Zunächst sei keine AGB-rechtliche Prüfung der Wirksamkeit erforderlich, da es sich bei der vorliegenden Vertragsstrafenregelung nicht um Allgemeine Geschäftsbedingungen (AGB) des Mieters handele. Aus dem Umstand, dass die Parteien über die Modalitäten der Vertragsstrafe intensiv verhandelten, sei vielmehr eine Individualvereinbarung zu folgern.

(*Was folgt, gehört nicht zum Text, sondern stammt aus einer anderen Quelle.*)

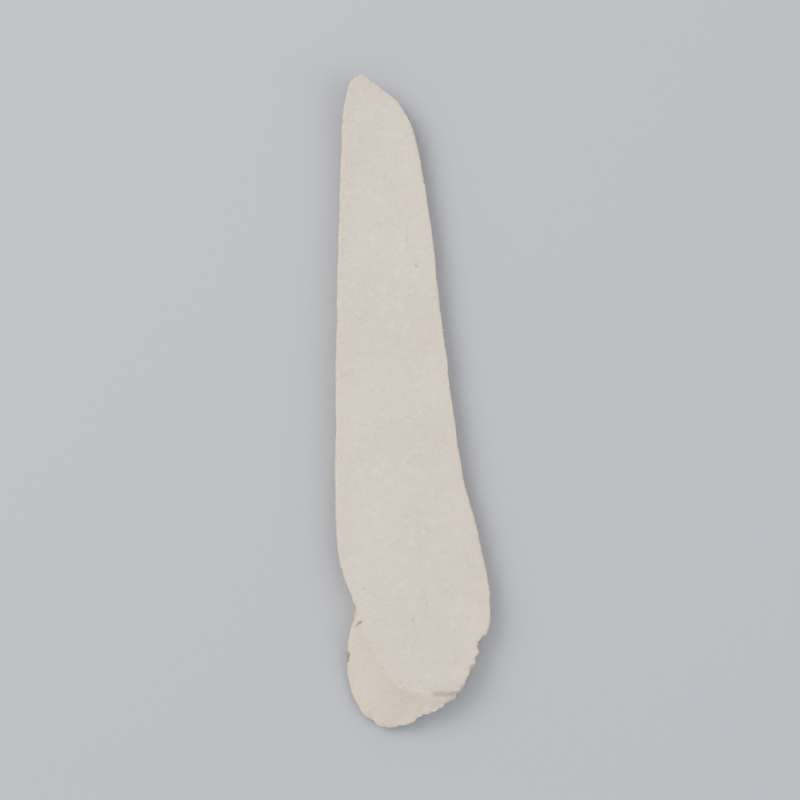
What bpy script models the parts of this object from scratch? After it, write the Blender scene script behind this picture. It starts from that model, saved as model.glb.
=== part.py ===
"""One dried slice of Chinese yam, cut on a long slant from the peeled root.

The slice is a thin tongue. Both broad sides are knife cuts, and its rim is the outer wall of
the root. Because of the slant, that wall slopes out below the face at the broad end and lies
under the overhanging face at the narrow end. Drying has bowed both ends up a little, so the
slice rests on the flat middle of its underside.

X runs across the slice, Y along it towards the narrow end, and Z up. The origin lies under the
middle of the slice's bounding box, in the plane that it rests on.
"""

import bpy
import numpy as np

MM = 0.001

# The outlines of the two cuts in millimetres, as (x, y) with y measured up from the broad tip.
# Each right side starts at the broad tip and ends at the narrow tip. Each left side runs the
# same way between the same two tips.
FACE_RIGHT = [
    (-0.5, 6.0), (2.6, 5.2), (5.9, 5.1), (7.9, 6.2), (9.4, 8.7), (10.7, 11.5), (12.3, 14.9),
    (12.9, 20.5), (11.6, 31.2), (10.2, 39.4), (8.9, 62.0), (7.9, 85.6), (5.6, 98.5), (1.6, 102.9),
    (-1.0, 105.2),
]
FACE_LEFT = [
    (-3.2, 7.4), (-7.0, 14.2), (-8.9, 19.8), (-10.6, 25.9), (-11.0, 30.5), (-9.3, 55.9),
    (-5.6, 92.7), (-4.5, 100.2), (-3.0, 104.2),
]
UNDERSIDE_RIGHT = [
    (-4.4, 0.2), (-0.9, 0.8), (1.6, 1.7), (5.3, 3.2), (7.6, 5.4), (9.2, 8.2), (10.7, 11.5),
    (12.2, 14.9), (12.7, 20.5), (11.2, 31.2), (9.6, 39.4), (8.3, 62.0), (7.1, 83.7), (3.7, 97.3),
    (0.7, 100.1),
]
UNDERSIDE_LEFT = [
    (-6.8, 0.6), (-8.7, 2.2), (-10.6, 6.2), (-11.0, 10.4), (-10.3, 15.0), (-9.0, 19.6),
    (-9.2, 40.0), (-6.7, 75.8), (-3.5, 96.1), (-1.8, 99.3),
]
LENGTH = FACE_RIGHT[-1][1] * MM
HALF_WIDTH = 11.7 * MM

# Thickness between the two cuts at the broad tip and at the narrow tip.
THICKNESS_BROAD = 3.4 * MM
THICKNESS_NARROW = 2.9 * MM

# The underside is flat between these two heights up the outline, and curls up beyond them.
FLAT_FROM = 24 * MM
FLAT_TO = 84 * MM
BOW_BROAD = 1.2 * MM
BOW_NARROW = 1.8 * MM
TWIST_BROAD = 0.25 * MM
TWIST_NARROW = -0.5 * MM

# The outer wall slopes by this rise over run where one cut reaches out past the other. What
# would be a thin edge there has broken off blunt, at least this share of the thickness high.
WALL_SLOPE = 0.5
LIP = 0.16
# The outer wall bulges by this much halfway between the two cuts.
WALL_BULGE = 0.12 * MM
# The face has sunk this much along its middle, and waves by this much along its length.
FACE_DISH = 0.18 * MM
FACE_WAVE = 0.09 * MM

# Bites out of the rim as (x, y, depth, half width): a notch on the right, and a chip beside each
# tip.
NOTCH = (11.1 * MM, 12.4 * MM, 0.8 * MM, 1.4 * MM)
BROAD_CHIP = (-7.9 * MM, 1.6 * MM, 0.35 * MM, 1.1 * MM)
NARROW_CHIP = (0.4 * MM, 104.2 * MM, 0.3 * MM, 1.3 * MM)
# Small chips at even steps along the crumbled right-hand part of the broad end.
CHIP_STEPS = (9, 37)
CHIP_COUNT = 13
CHIP_DEPTH = (0.4 * MM, 0.75 * MM)
CHIP_HALF_WIDTH = (0.55 * MM, 0.75 * MM)
EDGE_WAVE = 0.1 * MM
SEED = 7

# Below these heights up the outline the two cuts draw apart, on the right and on the left.
JOIN_RIGHT = 11.5 * MM
JOIN_LEFT = 19.8 * MM
# The flanks lie between these two heights.
FLANK_FROM = 27 * MM
FLANK_TO = 92 * MM
# Steps of the mesh from the broad tip to the join, on to the flank, along the flank, and round
# to the narrow tip; and steps across a cut.
SIDE_STEPS = (40, 26, 50, 14)
CROSS_STEPS = 10
# Rings of points up the wall: 0 is the underside's edge, 1 the top or foot of the blunt edge,
# and 2 the face's edge.
WALL_RINGS = (0, 0.5, 1, 1.5, 2)

FLESH_COLOR = (0.71, 0.66, 0.59, 1.0)
FLESH_ROUGHNESS = 0.9


def clear_scene():
    for obj in list(bpy.data.objects):
        bpy.data.objects.remove(obj, do_unlink=True)


def smooth_loop(knots, steps):
    """A smooth closed curve through the knots, with this many points from each knot on."""
    after = np.roll(knots, -1, axis=0)
    span = np.linalg.norm(after - knots, axis=1)[:, None] ** 0.5
    rise = (after - knots) / span
    back_span = np.roll(span, 1, axis=0)
    slope = (np.roll(rise, 1, axis=0) * span + rise * back_span) / (span + back_span)
    t = np.linspace(0, 1, steps, endpoint=False)[None, :, None]
    curve = (
        (2 * t**3 - 3 * t**2 + 1) * knots[:, None]
        + (t**3 - 2 * t**2 + t) * (slope * span)[:, None]
        + (3 * t**2 - 2 * t**3) * after[:, None]
        + (t**3 - t**2) * (np.roll(slope, -1, axis=0) * span)[:, None]
    )
    return curve.reshape(-1, 2)


def spaced_side(curve, join):
    """Points of one side from tip to tip, spaced so that those of both cuts go in pairs."""
    run = np.concatenate([[0], np.cumsum(np.linalg.norm(np.diff(curve, axis=0), axis=1))])
    stations = [run[np.argmax(curve[:, 1] > height)] for height in (join, FLANK_FROM, FLANK_TO)]
    steps = np.cumsum([0, *SIDE_STEPS])
    wanted = np.interp(np.arange(steps[-1] + 1), steps, [0, *stations, run[-1]])
    return np.column_stack([np.interp(wanted, run, curve[:, k]) for k in (0, 1)])


def outline(right, left):
    """The closed outline of one cut, counter-clockwise from its broad tip."""
    fineness = 40
    curve = smooth_loop(np.array([*right, *left[::-1]]) * MM, fineness)
    narrow_tip = (len(right) - 1) * fineness
    right_side = spaced_side(curve[: narrow_tip + 1], JOIN_RIGHT)
    left_side = spaced_side(np.vstack([curve[:1], curve[: narrow_tip - 1 : -1]]), JOIN_LEFT)
    return np.vstack([right_side, left_side[-2:0:-1]])


def outward(points):
    """Unit normals of a closed counter-clockwise outline."""
    along = np.roll(points, -1, axis=0) - np.roll(points, 1, axis=0)
    along /= np.linalg.norm(along, axis=1)[:, None]
    return np.column_stack([along[:, 1], -along[:, 0]])


def rim_bites(underside):
    """All bites out of the rim: the three named ones, and chips along the crumbled part."""
    rng = np.random.default_rng(SEED)
    bites = [NOTCH, BROAD_CHIP, NARROW_CHIP]
    for step in np.linspace(*CHIP_STEPS, CHIP_COUNT):
        x, y = underside[int(step)]
        bites.append((x, y, rng.uniform(*CHIP_DEPTH), rng.uniform(*CHIP_HALF_WIDTH)))
    return bites


def wear(points, bites):
    """How far in each point of an outline moves for the bites and a slight waviness."""
    depths = np.zeros(len(points))
    for x, y, depth, half_width in bites:
        distance = np.hypot(points[:, 0] - x, points[:, 1] - y) / half_width
        depths = np.maximum(depths, depth * (1 - distance**2))
    turn = np.linspace(0, 2 * np.pi, len(points), endpoint=False)
    for waves in (23, 37, 61):
        depths += EDGE_WAVE / 3 * (1 + np.sin(waves * turn + waves))
    return depths


def bow(points):
    """Height of the underside: 0 over its flat middle, curling up and twisting at both ends."""
    x, y = points[..., 0] / HALF_WIDTH, points[..., 1]
    broad = np.clip((FLAT_FROM - y) / FLAT_FROM, 0, None) ** 2
    narrow = np.clip((y - FLAT_TO) / (LENGTH - FLAT_TO), 0, None) ** 2
    return broad * (BOW_BROAD + TWIST_BROAD * x) + narrow * (BOW_NARROW + TWIST_NARROW * x)


def thickness(points):
    share = np.clip(points[..., 1] / LENGTH, 0, 1)
    return THICKNESS_BROAD + (THICKNESS_NARROW - THICKNESS_BROAD) * share


def overhangs(underside, face):
    """How far the face reaches out past the underside all round, evened out along the rim."""
    reach = ((face - underside) * outward(underside)).sum(axis=1)
    return sum(np.roll(reach, k) for k in range(-7, 8)) / 15


def wall_rings(underside, face, overhang):
    """Rings of points up the outer wall, from the edge of the underside to that of the face."""
    # The blunt edge stands upright on whichever cut reaches further out.
    on_face = np.clip(0.5 + overhang / (3 * MM), 0, 1)
    blunt = np.clip(1 - WALL_SLOPE * np.abs(overhang) / thickness(underside), LIP, 1)
    kink = blunt * (1 - on_face) + (1 - blunt) * on_face
    rings = []
    for place in WALL_RINGS:
        below, above = min(place, 1), max(place - 1, 0)
        level = kink * below + (1 - kink) * above
        share = on_face * below + (1 - on_face) * above
        ring = underside + (face - underside) * share[:, None]
        ring = ring + outward(ring) * (WALL_BULGE * 4 * level * (1 - level))[:, None]
        rings.append(np.column_stack([ring, bow(ring) + thickness(ring) * level]))
    return rings


def inner_points(edge, is_face):
    """Rows of points across a cut, between the two sides of its edge and without the tips."""
    half = len(edge) // 2
    right = edge[1:half, None]
    left = edge[:half:-1, None]
    share = np.linspace(0, 1, CROSS_STEPS + 1)[1:-1]
    flat = left * (1 - share[:, None]) + right * share[:, None]
    height = bow(flat)
    if is_face:
        x, y = flat[..., 0] / MM, flat[..., 1] / MM
        middle = 4 * share * (1 - share)
        wave = np.sin(y / 5.2) * np.cos(x / 4 + y / 17) - 1
        height = height + thickness(flat) + (FACE_WAVE * wave - FACE_DISH) * middle
    return np.dstack([flat, height])


def cut_faces(edge_start, inner_start, count, is_face):
    """Faces of one cut, between its edge ring and its inner rows of points."""
    half = count // 2
    columns = CROSS_STEPS - 1
    rows = []
    for i in range(1, half):
        first = inner_start + (i - 1) * columns
        rows.append([edge_start + count - i, *range(first, first + columns), edge_start + i])
    faces = []
    for lower, upper in zip(rows, rows[1:]):
        for k in range(CROSS_STEPS):
            faces.append((lower[k], lower[k + 1], upper[k + 1], upper[k]))
    for k in range(CROSS_STEPS):
        faces.append((edge_start, rows[0][k + 1], rows[0][k]))
        faces.append((edge_start + half, rows[-1][k], rows[-1][k + 1]))
    return faces if is_face else [face[::-1] for face in faces]


def slice_mesh(name):
    """The closed mesh: rings up the outer wall, then the inner points of both cuts."""
    underside = outline(UNDERSIDE_RIGHT, UNDERSIDE_LEFT)
    face = outline(FACE_RIGHT, FACE_LEFT)
    bites = rim_bites(underside)
    underside_wear, face_wear = wear(underside, bites), wear(face, bites)
    # The bites run straight down through the sloping wall, so they change its overhang too.
    overhang = overhangs(underside, face) + underside_wear - face_wear
    underside = underside - outward(underside) * underside_wear[:, None]
    face = face - outward(face) * face_wear[:, None]
    rings = wall_rings(underside, face, overhang)
    count = len(face)
    faces = []
    for start in range(0, (len(rings) - 1) * count, count):
        for i in range(count):
            j = (i + 1) % count
            faces.append((start + i, start + j, start + count + j, start + count + i))
    points = np.vstack(rings)
    for edge, is_face in ((underside, False), (face, True)):
        edge_start = (len(rings) - 1) * count if is_face else 0
        faces += cut_faces(edge_start, len(points), count, is_face)
        points = np.vstack([points, inner_points(edge, is_face).reshape(-1, 3)])
    low, high = points.min(axis=0), points.max(axis=0)
    points -= [(low[0] + high[0]) / 2, (low[1] + high[1]) / 2, low[2]]
    mesh = bpy.data.meshes.new(name)
    mesh.from_pydata(points.tolist(), [], faces)
    mesh.validate()
    return mesh


def flesh_material():
    material = bpy.data.materials.new("yam_flesh")
    material.use_nodes = True
    shader = material.node_tree.nodes["Principled BSDF"]
    shader.inputs["Base Color"].default_value = FLESH_COLOR
    shader.inputs["Roughness"].default_value = FLESH_ROUGHNESS
    return material


def main():
    clear_scene()
    collection = bpy.data.collections.new("chinese_yam_slice")
    bpy.context.scene.collection.children.link(collection)
    piece = bpy.data.objects.new("yam_slice", slice_mesh("yam_slice"))
    piece.data.materials.append(flesh_material())
    collection.objects.link(piece)


main()
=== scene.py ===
import math

import bmesh
import bpy
import numpy as np
from mathutils import Matrix, Vector


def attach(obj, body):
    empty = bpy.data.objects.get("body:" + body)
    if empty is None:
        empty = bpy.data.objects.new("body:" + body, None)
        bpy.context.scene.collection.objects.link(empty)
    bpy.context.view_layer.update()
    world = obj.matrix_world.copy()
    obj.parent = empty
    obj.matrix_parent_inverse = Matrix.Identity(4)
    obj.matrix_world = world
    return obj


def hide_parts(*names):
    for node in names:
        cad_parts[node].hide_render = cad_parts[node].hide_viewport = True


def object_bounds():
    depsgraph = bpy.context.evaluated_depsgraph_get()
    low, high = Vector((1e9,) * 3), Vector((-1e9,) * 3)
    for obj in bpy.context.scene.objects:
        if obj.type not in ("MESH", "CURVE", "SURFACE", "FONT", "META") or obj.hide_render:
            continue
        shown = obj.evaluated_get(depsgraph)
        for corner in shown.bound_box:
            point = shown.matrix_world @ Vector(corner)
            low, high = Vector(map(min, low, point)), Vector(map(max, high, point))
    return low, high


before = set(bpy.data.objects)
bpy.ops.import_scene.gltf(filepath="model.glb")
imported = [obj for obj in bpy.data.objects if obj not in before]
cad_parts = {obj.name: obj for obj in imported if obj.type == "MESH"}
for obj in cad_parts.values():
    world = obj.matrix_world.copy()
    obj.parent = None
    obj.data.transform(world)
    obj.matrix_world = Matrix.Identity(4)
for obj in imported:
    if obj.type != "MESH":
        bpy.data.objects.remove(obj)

MM = 0.001
CAD_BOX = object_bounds()

# Grid that the fine surface of the slice is built on.
GRAIN = 0.22 * MM
# Marks of this slice, in millimetres: the short crack beside the dent on its left edge, a brown
# scar lower down on that edge, and the crease where the face ends at the lower right.
CRACK = ((-10.1, -35.95), (-8.95, -35.35))
SCAR = ((-11.65, -41.2), (-11.5, -40.2))
CREASE = ((1.1, -47.4), (5.5, -47.8))
CRACK_DEPTH, SCAR_DEPTH, CREASE_DEPTH = 0.34, 0.1, 0.22
# Every edge is rubbed down by this many millimetres.
EDGE_WEAR = 0.05
# What the relief tells the flesh material about each spot, stored as attributes on the mesh.
SPOT_MARKS = ("rim", "wall", "facing", "pit", "fibre", "lines", "crack", "scar", "crease", "chip")

# A cut of the CAD slice ends at edges that turn by more than the first angle. A level edge on
# the wall belongs to the rim where it turns by more than the second.
CUT_ANGLE = 0.12
WALL_EDGE_ANGLE = 0.6

# The slice leans this much to the left in the picture, seen almost from straight above.
LEAN = math.radians(4.5)
CAMERA_HEIGHT = math.radians(86)
CAMERA_AWAY = 0.305
CAMERA_TARGET = (0.0, -0.0005, 0.002)
# The floor lies this far below the slice, so that the two never share a plane.
FLOOR_GAP = 0.03 * MM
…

Als solche aber sei die Vereinbarung nicht zu beanstanden, insbesondere sei sie nicht unangemessen hoch. Eine mit den Grundsätzen von Treu und Glauben (§ 242 BGB) unvereinbare Höhe liege vor, wenn die vorgesehene Sanktion im Verhältnis zur Schwere des Vertragsverstoßes unangemessen ist. Auf die vereinbarte Miethöhe, die hier pro Tag etwa einem Viertel der täglichen Vertragsstrafe entsprach, komme es nicht an. Maßgeblich sei hingegen der potenziell mögliche Schaden für den Mieter infolge einer verspäteten Übergabe. Dessen Umsatz habe nach den Vorstellungen der Parteien bei Vertragsschluss mindestens 3 Mio EUR pro Jahr betragen. Im Rahmen ihrer Verhandlungen hätten die Vertragsparteien überdies die Höhe auf eine im unternehmerischen Rechtsverkehr nicht zu beanstandende Weise als Pauschale festgelegt.

Es begegne überdies keinen rechtlichen Bedenken, dass die Klausel nicht auf einen Maximalbetrag begrenzt ist. Die unterbleibende Fertigstellung der Mietsache sei bereits der gröbste denkbare Pflichtverstoß, der einem Vermieter vorgeworfen werden könne. Bis zur Erfüllung dieser „Kardinalpflicht“ dürfe das Fehlverhalten mit einer fortwährenden Sanktion belegt werden.

Schließlich bestehe auch kein Anspruch des Vermieters, die Höhe der Vertragsstrafe gem. § 343 Abs. 1 BGB herabzusetzen. Denn insoweit komme es ebenfalls auf die Verhältnismäßigkeit der Höhe der Strafe im Hinblick auf Schwere und Ausmaß der Zuwiderhandlung sowie den Grad des Verschuldens an. Ob dem Mieter tatsächlich ein Schaden entstanden ist, sei hingegen nicht von Bedeutung. Erhebliche Gründe für eine Anpassung der Vertragsstrafenhöhe sieht das Gericht nicht.

Die Entscheidung ist nicht zu beanstanden. Das OLG Bremen orientierte sich an der hierzu bereits ergangenen Rechtsprechung des BGH, der selbst als AGB vereinbarte Vertragsstrafenregelungen ohne Obergrenze für wirksam hielt (BGH v. 12.03.2003 – XII ZR 18/00). Im dort entschiedenen Fall beanstandete der XII. Zivilsenat nicht einmal eine für 478 Tage angefallene Vertragsstrafe.

Vermieter sollten bei einer Pönalisierung der Überschreitung des Übergabetermins vorsichtig sein. Sie müssen sich das Verschulden der am Bau Beteiligten im Verhältnis zum Mieter zurechnen lassen. Diesem gegenüber werden sie sich in aller Regel nicht auf eine Unwirksamkeit der Vereinbarung berufen können.